* YOUR TASK: Up to and including the line that contains "cut_axes: The axes along", repeat each line of the data exactly, starting from the first.

┄┄┄┄┄┄┄┄┄┄

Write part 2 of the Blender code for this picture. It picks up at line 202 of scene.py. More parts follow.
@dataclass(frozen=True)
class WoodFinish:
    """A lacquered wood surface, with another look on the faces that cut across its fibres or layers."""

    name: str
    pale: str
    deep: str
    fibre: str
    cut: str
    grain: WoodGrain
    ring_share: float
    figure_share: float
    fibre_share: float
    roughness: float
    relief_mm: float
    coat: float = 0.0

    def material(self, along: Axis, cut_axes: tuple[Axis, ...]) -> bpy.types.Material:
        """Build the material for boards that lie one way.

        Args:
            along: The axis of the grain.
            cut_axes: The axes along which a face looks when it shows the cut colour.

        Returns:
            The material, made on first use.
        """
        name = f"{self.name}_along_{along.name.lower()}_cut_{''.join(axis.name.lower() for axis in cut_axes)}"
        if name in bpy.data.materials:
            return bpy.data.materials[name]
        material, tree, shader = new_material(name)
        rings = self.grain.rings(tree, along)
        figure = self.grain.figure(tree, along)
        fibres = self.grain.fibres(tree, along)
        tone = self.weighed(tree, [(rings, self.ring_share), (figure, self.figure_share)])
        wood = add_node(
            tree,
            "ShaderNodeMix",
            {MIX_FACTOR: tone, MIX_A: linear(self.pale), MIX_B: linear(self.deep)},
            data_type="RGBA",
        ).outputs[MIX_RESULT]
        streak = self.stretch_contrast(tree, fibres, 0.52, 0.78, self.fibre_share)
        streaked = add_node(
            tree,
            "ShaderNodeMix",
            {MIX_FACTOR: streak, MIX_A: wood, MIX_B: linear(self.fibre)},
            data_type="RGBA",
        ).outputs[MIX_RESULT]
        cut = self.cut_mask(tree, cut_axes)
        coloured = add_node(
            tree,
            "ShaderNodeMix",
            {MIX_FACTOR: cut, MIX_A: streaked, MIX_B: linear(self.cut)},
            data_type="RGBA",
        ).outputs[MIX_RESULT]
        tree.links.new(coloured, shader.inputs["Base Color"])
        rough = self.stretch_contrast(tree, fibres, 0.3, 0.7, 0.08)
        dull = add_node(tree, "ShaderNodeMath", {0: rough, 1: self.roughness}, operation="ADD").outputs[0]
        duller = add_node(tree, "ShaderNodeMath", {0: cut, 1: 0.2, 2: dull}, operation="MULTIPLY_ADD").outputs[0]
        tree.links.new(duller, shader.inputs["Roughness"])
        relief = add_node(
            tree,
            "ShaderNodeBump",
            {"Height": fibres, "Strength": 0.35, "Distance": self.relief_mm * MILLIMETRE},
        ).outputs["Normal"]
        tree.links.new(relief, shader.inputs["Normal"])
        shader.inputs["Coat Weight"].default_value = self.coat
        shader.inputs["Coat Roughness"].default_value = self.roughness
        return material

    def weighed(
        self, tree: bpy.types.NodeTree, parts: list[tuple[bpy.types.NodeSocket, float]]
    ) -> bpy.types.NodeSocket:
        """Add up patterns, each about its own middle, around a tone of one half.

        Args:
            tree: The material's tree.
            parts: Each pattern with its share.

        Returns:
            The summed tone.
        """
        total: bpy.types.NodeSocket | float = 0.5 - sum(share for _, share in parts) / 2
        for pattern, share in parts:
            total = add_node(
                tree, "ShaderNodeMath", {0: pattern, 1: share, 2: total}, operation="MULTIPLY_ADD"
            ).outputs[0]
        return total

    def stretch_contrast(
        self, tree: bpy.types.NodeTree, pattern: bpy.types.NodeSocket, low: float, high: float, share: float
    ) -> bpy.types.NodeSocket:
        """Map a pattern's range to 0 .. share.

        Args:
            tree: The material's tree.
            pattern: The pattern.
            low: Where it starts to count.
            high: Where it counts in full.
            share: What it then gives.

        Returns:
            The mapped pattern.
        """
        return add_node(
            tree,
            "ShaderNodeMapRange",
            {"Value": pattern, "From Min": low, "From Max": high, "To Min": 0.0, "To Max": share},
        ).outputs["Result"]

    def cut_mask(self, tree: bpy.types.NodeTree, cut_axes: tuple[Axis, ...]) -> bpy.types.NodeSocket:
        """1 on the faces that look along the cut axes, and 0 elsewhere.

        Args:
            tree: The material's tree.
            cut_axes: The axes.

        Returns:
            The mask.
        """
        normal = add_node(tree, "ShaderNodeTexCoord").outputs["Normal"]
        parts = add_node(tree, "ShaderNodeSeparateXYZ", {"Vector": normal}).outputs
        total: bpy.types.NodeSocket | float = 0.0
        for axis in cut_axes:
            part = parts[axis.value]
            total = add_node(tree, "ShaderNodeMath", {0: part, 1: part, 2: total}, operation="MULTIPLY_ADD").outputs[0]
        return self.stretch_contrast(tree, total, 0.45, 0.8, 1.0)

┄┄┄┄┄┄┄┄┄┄

* RESPONSE FOR THIS EXERCISE:
Write part 2 of the Blender code for this picture. It picks up at line 202 of scene.py. More parts follow.
@dataclass(frozen=True)
class WoodFinish:
    """A lacquered wood surface, with another look on the faces that cut across its fibres or layers."""

    name: str
    pale: str
    deep: str
    fibre: str
    cut: str
    grain: WoodGrain
    ring_share: float
    figure_share: float
    fibre_share: float
    roughness: float
    relief_mm: float
    coat: float = 0.0

    def material(self, along: Axis, cut_axes: tuple[Axis, ...]) -> bpy.types.Material:
        """Build the material for boards that lie one way.

        Args:
            along: The axis of the grain.
            cut_axes: The axes along which a face looks when it shows the cut colour.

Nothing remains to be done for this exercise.